Home, Work, or Roadside: Choosing the Right Spot
Mobile service gives you options, and the best location depends on where the car is and what your day looks like. Each setting has its own advantages.
At home
Home is the most popular choice for a reason. Your driveway or garage is private, the car is already parked, and you can go about your morning while the work happens. A garage is especially valuable in Arizona's summer heat or during a Florida storm, since it shelters the work from temperature extremes and moisture. If the car is at home, this is usually the simplest path.
At work
For busy owners, having the replacement happen during the workday is a genuine convenience. As long as the office lot offers a clear, reasonably level space where the car can sit through the cure window, the technician can complete the job while you are at your desk. You walk out to a finished vehicle rather than burning personal time at a shop. It helps to clear the visit with building or lot management ahead of time so the car can stay put.
Roadside
Sometimes the glass breaks while you are out — a parking incident, vandalism, road debris, or a sudden failure. If the Maybach is sitting somewhere it cannot safely be driven, a roadside or parking-lot visit keeps you from having to risk driving it anywhere. The main considerations are safety and space: the location needs to be reasonably out of traffic, on a stable surface, and accessible for the technician to work. Where those conditions are met, roadside service turns a stressful situation into a manageable one.

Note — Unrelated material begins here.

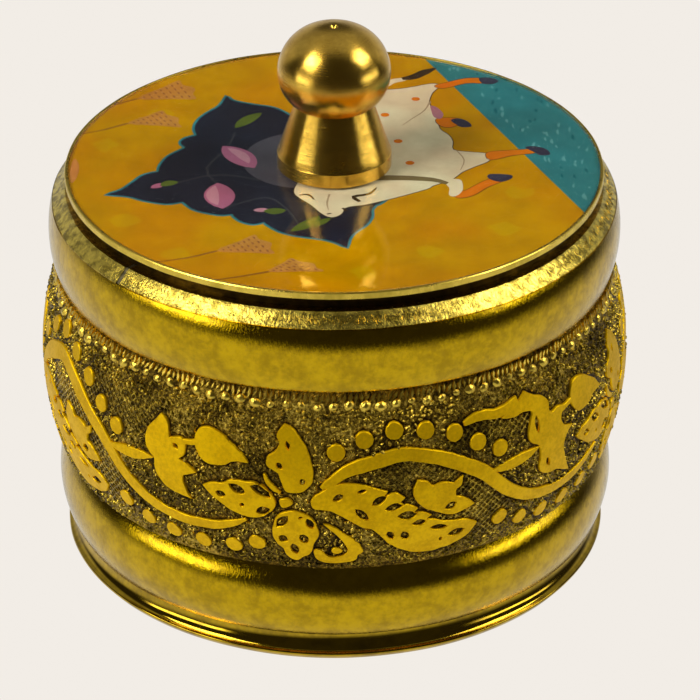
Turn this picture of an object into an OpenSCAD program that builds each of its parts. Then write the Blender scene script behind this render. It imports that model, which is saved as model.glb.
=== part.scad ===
// Small round brass spice box: a barrel-shaped chased body on a swelling foot, with a half-round
// ring under the mouth and a flat picture lid that lifts off by a turned knob.
// Millimetres, +Z up. The origin is the centre of the foot's underside, on the table.

/* [Body] */
// Widest diameter of the box, across the middle of the belly
belly_d = 80; // [79:0.5:84]
// Height of the belly's widest ring above the table
belly_mid_z = 27.6; // [27:0.1:28.5]
// Radius of the barrel curve of the belly, seen from the side
belly_curve_r = 38.5; // [36:0.5:46]
// Thickness of the beaten sheet of the belly, foot and mouth ring
wall = 0.9; // [0.7:0.05:1.1]

/* [Foot] */
// Height of the foot, up to the groove under the belly
foot_h = 14.5; // [14:0.1:15]
// Widest diameter of the swelling foot
foot_d = 76.7; // [76:0.1:77]
// Radius of the foot's curve, seen from the side
foot_curve_r = 11.65; // [11:0.05:14]
// Height of the flared base ring that the box stands on
base_h = 3.9; // [3.6:0.1:4.2]
// Diameter of the base ring at its lip
base_d = 75; // [74.6:0.1:75.2]
// Radius of the cove between the base ring's lip and the foot
base_cove_r = 2; // [1.6:0.1:2.2]
// Height of the soldered floor's underside above the table
floor_z = 2.2; // [1.5:0.1:2.4]
// Thickness of the floor
floor_t = 1.2; // [0.8:0.1:1.4]

/* [Mouth] */
// Height of the belly's top edge, under the mouth ring
belly_top_z = 41.2; // [40.8:0.1:41.6]
// Widest diameter of the half-round mouth ring
bead_d = 77; // [76.6:0.1:77.4]
// Radius of the mouth ring's curve, seen from the side
bead_curve_r = 14; // [12:0.5:20]
// Height of the mouth ring's top edge
bead_top_z = 50.3; // [50:0.1:51]
// Height of the rim strip's top, the shoulder of the mouth
band_top_z = 52; // [51.8:0.1:52.8]
// Diameter of the rim strip at its top, above its bevel
band_top_d = 72.4; // [72:0.1:73]
// Width of the soldered joint across the rim strip
seam_w = 0.5; // [0.3:0.1:1]
// Direction of the soldered joint, from +X towards +Y
seam_angle = 223; // [0:1:359]
// Outside diameter of the neck that the lid sits on
neck_d = 69.2; // [68.6:0.1:69.6]
// Thickness of the neck
neck_wall = 0.8; // [0.6:0.05:1]
// Height of the neck's lower edge, inside the box
neck_bottom_z = 46; // [43:0.5:48]
// Height of the neck's top edge, where the lid rests
neck_top_z = 53.6; // [53.4:0.1:54]

/* [Lid] */
// Diameter of the lid
lid_d = 72; // [71:0.1:72.4]
// Thickness of the lid at its raised rim
lid_t = 1; // [0.9:0.05:1.2]
// Thickness of the lid's sheet under the picture
plate_t = 0.5; // [0.4:0.05:0.6]
// Width of the lid's raised rim
rim_w = 0.5; // [0.4:0.05:0.8]
// Thickness of the printed picture
film_t = 0.1; // [0.08:0.01:0.15]
// Clearance all round between the lid's locating ring and the neck
lid_clearance = 0.4; // [0.3:0.05:0.6]
// Depth of the lid's locating ring below the lid
locating_h = 4; // [3:0.1:5]

/* [Knob] */
// Diameter of the knob's collar, where it stands on the lid
collar_d = 15.3; // [14.5:0.1:16]
// Height of the collar
collar_h = 2.2; // [1.6:0.1:2.4]
// Diameter of the knob's waist
waist_d = 10.6; // [9.6:0.1:11]
// Height of the waist above the lid
waist_h = 7.6; // [7.4:0.1:8]
// Widest diameter of the knob's flattened ball
ball_d = 15; // [14.6:0.1:15.6]
// Height of the knob above the lid
knob_h = 20; // [19.8:0.1:20.6]
// Diameter of the fixing screw
screw_d = 3; // [2.5:0.1:3.5]
// Length of the fixing screw inside the knob
screw_grip = 8; // [6:0.5:10]
// Outside diameter of the washer under the lid
washer_d = 9; // [8:0.5:12]

/* [Hidden] */
$fn = 180;

// Heights
foot_mid_z = (base_h + foot_h) / 2;
bead_mid_z = (belly_top_z + bead_top_z) / 2 + 0.5;
lid_top_z = neck_top_z + lid_t;
film_z = neck_top_z + plate_t;
resin_z = film_z + film_t;
ball_low_z = lid_top_z + waist_h;
ball_top_z = lid_top_z + knob_h;
ball_curve_r = (ball_top_z - ball_low_z) / 2;
waist_top_z = ball_low_z + ball_curve_r
    - sqrt(pow(ball_curve_r, 2) - pow(waist_d / 2 - ball_d / 2 + ball_curve_r, 2));

// Radii at the ends of the curved shells
function curve_at(d, curve_r, mid_z, z) = d / 2 - curve_r + sqrt(curve_r * curve_r - pow(z - mid_z, 2));
bead_top_r = curve_at(bead_d, bead_curve_r, bead_mid_z, bead_top_z);
crease_r = curve_at(foot_d, foot_curve_r, foot_mid_z, base_h) - 0.4;
foot_inner_r = curve_at(foot_d, foot_curve_r, foot_mid_z, base_h) - wall;
lip_foot_r = base_d / 2 - 0.8;
neck_inner_r = neck_d / 2 - neck_wall;
locating_r = neck_inner_r - lid_clearance;

// Small fits and edges
loose = 0.1;            // gap round the screw in each plain hole
washer_t = 0.6;
head_d = 5.6;
head_h = 1.7;
slot_w = 0.8;           // screwdriver slot in the screw's head
ball_flat_r = 1.1;      // small flat on top of the knob
dimple_r = 0.5;         // lathe centre's mark in that flat
cut = 0.01;             // how far a cutting solid passes a face

// Half the section of a shell between two heights, whose outside is an arc seen from the side
module curved_shell(d, curve_r, mid_z, low_z, high_z) {
    rotate_extrude()
        intersection() {
            difference() {
                translate([d / 2 - curve_r, mid_z]) circle(r = curve_r);
                translate([d / 2 - curve_r, mid_z]) circle(r = curve_r - wall);
            }
            translate([d / 4, low_z]) square([d, high_z - low_z]);
        }
}

module ring(outer_r, inner_r, low_z, h) {
    translate([0, 0, low_z])
        difference() {
            cylinder(r = outer_r, h = h);
            translate([0, 0, -cut]) cylinder(r = inner_r, h = h + 2 * cut);
        }
}

module disc_with_hole(d, hole_d, low_z, h) {
    ring(d / 2, hole_d / 2, low_z, h);
}

// Flared ring with a thin lip, coved in to the crease under the foot
module base_ring() {
    color("goldenrod")
        rotate_extrude()
            difference() {
                polygon([
                    [foot_inner_r, 0], [lip_foot_r, 0], [base_d / 2, 1.1],
                    [base_d / 2, base_h], [foot_inner_r, base_h]
                ]);
                translate([crease_r + base_cove_r, base_h]) circle(r = base_cove_r);
            }
}

module foot_bulge() {
    color("goldenrod") curved_shell(foot_d, foot_curve_r, foot_mid_z, base_h, foot_h);
}

// Disc soldered inside the base ring
module floor_plate() {
    color("peru") translate([0, 0, floor_z]) cylinder(r = foot_inner_r, h = floor_t);
}

module belly_wall() {
    color("darkgoldenrod") curved_shell(belly_d, belly_curve_r, belly_mid_z, foot_h, belly_top_z);
}

module mouth_bead() {
    color("goldenrod") curved_shell(bead_d, bead_curve_r, bead_mid_z, belly_top_z, bead_top_z);
}

// Strip bent round the mouth, bevelled outside, with its two ends left apart for the solder
module rim_strip() {
    rotate_extrude()
        polygon([
            [neck_d / 2, bead_top_z], [bead_top_r, bead_top_z],
            [band_top_d / 2, band_top_z], [neck_d / 2, band_top_z]
        ]);
}

module seam_gap() {
    rotate([0, 0, seam_angle])
        translate([neck_d / 4, -seam_w / 2, bead_top_z - 1]) cube([neck_d / 2, seam_w, 4]);
}

module rim_band() {
    color("gold")
        difference() {
            rim_strip();
            seam_gap();
        }
}

module band_solder() {
    color("khaki")
        intersection() {
            rim_strip();
            seam_gap();
        }
}

module neck_sleeve() {
    color("peru") ring(neck_d / 2, neck_inner_r, neck_bottom_z, neck_top_z - neck_bottom_z);
}

// Shallow pan of sheet brass that holds the picture and the resin
module lid_plate() {
    color("gold")
        difference() {
            translate([0, 0, neck_top_z]) cylinder(d = lid_d, h = lid_t);
            translate([0, 0, film_z]) cylinder(r = lid_d / 2 - rim_w, h = lid_t);
            translate([0, 0, neck_top_z - cut]) cylinder(d = screw_d + 2 * loose, h = lid_t);
        }
}

module picture_film() {
    color("orange") disc_with_hole(lid_d - 2 * rim_w, screw_d + 2 * loose, film_z, film_t);
}

module resin_cover() {
    color("lightyellow", 0.4)
        disc_with_hole(lid_d - 2 * rim_w, screw_d + 2 * loose, resin_z, lid_top_z - resin_z);
}

// Ring under the lid that keeps it from sliding off the neck
module locating_ring() {
    color("peru") ring(locating_r, locating_r - neck_wall, neck_top_z - locating_h, locating_h);
}

module knob_washer() {
    color("peru") disc_with_hole(washer_d, screw_d + 2 * loose, neck_top_z - washer_t, washer_t);
}

module knob_screw() {
    head_z = neck_top_z - washer_t - head_h;
    color("silver")
        difference() {
            union() {
                translate([0, 0, head_z]) cylinder(d = head_d, h = head_h);
                translate([0, 0, head_z]) cylinder(d = screw_d, h = lid_top_z - head_z + screw_grip);
            }
            translate([-head_d, -slot_w / 2, head_z - 1]) cube([2 * head_d, slot_w, 1.8]);
        }
}

// Turned knob: a collar, a cone drawn in to the waist, and a flattened ball
module knob() {
    hole_r = screw_d / 2 + loose;
    color("gold")
        difference() {
            rotate_extrude()
                union() {
                    translate([0, lid_top_z]) square([collar_d / 2, collar_h]);
                    polygon([
                        [0, lid_top_z + collar_h], [collar_d / 2, lid_top_z + collar_h],
                        [waist_d / 2, waist_top_z], [0, waist_top_z]
                    ]);
                    intersection() {
                        translate([ball_d / 2 - ball_curve_r, ball_low_z + ball_curve_r])
                            circle(r = ball_curve_r);
                        translate([0, ball_low_z - 1]) square([ball_d, knob_h]);
                    }
                    translate([0, ball_low_z]) square([ball_flat_r, ball_top_z - ball_low_z]);
                }
            translate([0, 0, ball_top_z]) sphere(r = dimple_r);
            translate([0, 0, lid_top_z - 1]) cylinder(r = hole_r, h = screw_grip + 1.5);
        }
}

base_ring();
foot_bulge();
floor_plate();
belly_wall();
mouth_bead();
rim_band();
band_solder();
neck_sleeve();
lid_plate();
picture_film();
resin_cover();
locating_ring();
knob_washer();
knob_screw();
knob();
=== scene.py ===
"""Looks of a small round brass spice box with a chased belly and a picture lid, on its CAD frame."""

import math
import random

import bpy
import numpy as np
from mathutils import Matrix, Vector, geometry, kdtree, noise


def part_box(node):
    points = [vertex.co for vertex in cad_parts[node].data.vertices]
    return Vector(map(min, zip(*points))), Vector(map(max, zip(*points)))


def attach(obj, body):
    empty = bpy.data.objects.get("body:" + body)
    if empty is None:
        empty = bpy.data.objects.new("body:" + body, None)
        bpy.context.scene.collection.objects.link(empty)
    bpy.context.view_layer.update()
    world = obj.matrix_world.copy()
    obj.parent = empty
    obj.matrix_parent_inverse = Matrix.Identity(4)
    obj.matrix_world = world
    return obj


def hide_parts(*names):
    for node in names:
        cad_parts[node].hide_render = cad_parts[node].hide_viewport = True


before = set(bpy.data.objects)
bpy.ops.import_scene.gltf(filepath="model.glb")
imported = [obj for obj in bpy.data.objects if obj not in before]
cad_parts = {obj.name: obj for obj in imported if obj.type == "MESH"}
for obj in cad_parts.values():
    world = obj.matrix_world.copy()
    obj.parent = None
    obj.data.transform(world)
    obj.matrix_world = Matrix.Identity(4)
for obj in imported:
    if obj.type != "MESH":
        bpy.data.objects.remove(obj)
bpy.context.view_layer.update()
mm = 0.001


# Camera: a long lens about half a metre away, a little above the lid, looking along +Y.
camera_distance = 481.7 * mm
camera_pitch = math.radians(29.9)
camera_aim = Vector((2.1 * mm, 0, 25.8 * mm))
camera_data = bpy.data.cameras.new("camera")
camera_data.lens = 180
camera_data.sensor_width = 36
camera_data.clip_start = 0.01
camera = bpy.data.objects.new("camera", camera_data)
camera_back = Vector((0, -math.cos(camera_pitch), math.sin(camera_pitch)))
camera.location = camera_aim + camera_back * camera_distance
camera.rotation_euler = (math.pi / 2 - camera_pitch, 0, 0)
bpy.context.scene.collection.objects.link(camera)
bpy.context.scene.camera = camera


# Studio: a plain pale floor, two soft lamps at the front left and front right, and a pale room that
# is darker behind the camera, because polished brass only looks like metal when it has both to show.
def link_new(data, name):
    made = bpy.data.objects.new(name, data)
    bpy.context.scene.collection.objects.link(made)
    return made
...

Booking Lead Time and What to Expect on the Calendar
Lead time is one of the most practical concerns for owners, and it is worth setting realistic expectations. We schedule next-day appointments wherever availability allows across Arizona and Florida. Several factors influence how quickly your visit can be slotted in:
- Glass availability for your configuration. The rear glass on a Maybach S-Class may include acoustic lamination, defroster elements, antenna integration, and specific tint or shading. Sourcing the correct OEM-quality panel for your exact year and trim is the single biggest variable in lead time. Confirming your details accurately when you book speeds this up.
- Your location within our service area. Routing within Arizona and Florida affects scheduling. Metro areas typically have more flexible availability than remote spots.
- Time of day and your own availability. The more flexible your window, the easier it is to find a convenient slot. Letting us know whether home, work, or roadside is preferred helps us plan the route.
- Weather and conditions. Because adhesives are sensitive to temperature and moisture, severe conditions can occasionally shift a roadside visit to a sheltered location or a different time. We work with you to find the best window.
The takeaway is that planning is mostly about confirming the right glass and a workable location. Once those are settled, getting on the calendar is usually quick, and the visit itself is efficient: the replacement portion generally runs about 30 to 45 minutes, followed by roughly an hour of cure time before safe drive-away. We never promise an exact clock time, because honest scheduling accounts for the real-world variables above — but the overall commitment on your end is modest.
Insurance and the Glass-Side Paperwork
Many owners using comprehensive coverage want the glass replacement to be as low-stress as possible, and that is exactly how we approach it. We work directly with your insurer and take care of the glass-side paperwork so you can focus on getting your Maybach back to its quiet, sealed self. If you carry comprehensive coverage, rear glass replacement may be covered, and in Florida there is a no-deductible windshield benefit worth understanding as part of your overall coverage picture. We make using your coverage straightforward and help guide you through the claim so the experience stays simple from start to finish.
The Quality Behind the Convenience
Mobile service is about convenience, but it should never mean compromise. Every replacement uses OEM-quality glass matched to your vehicle's features and is backed by a lifetime workmanship warranty. For a Maybach S-Class, that match matters: the rear glass contributes to cabin acoustics, defroster performance, antenna reception, and the seamless visual character of the car. Installing a panel that respects those qualities — and bonding it correctly so there is no wind noise, no water intrusion, and no rattle — is the whole point. The fact that we do it in your driveway rather than a shop bay does not change the standard; it simply removes the inconvenience.
Putting It All Together
If you are weighing whether you have to drive a Maybach S-Class with broken rear glass to a shop, the answer is reassuring: you do not. Mobile replacement is purpose-built for exactly this situation, and rear glass is one of the strongest cases for it, because a shattered back window often makes driving unsafe and the cleanup belongs at the car, not on the road. The visit moves from a quick confirmation of your glass configuration, to a careful on-site removal and installation, to a short cure window before you are driving again — all at the location that suits you. With next-day availability where possible across Arizona and Florida, OEM-quality glass, a lifetime workmanship warranty, and help navigating your insurance, getting your Maybach whole again is a matter of choosing where the technician should meet you.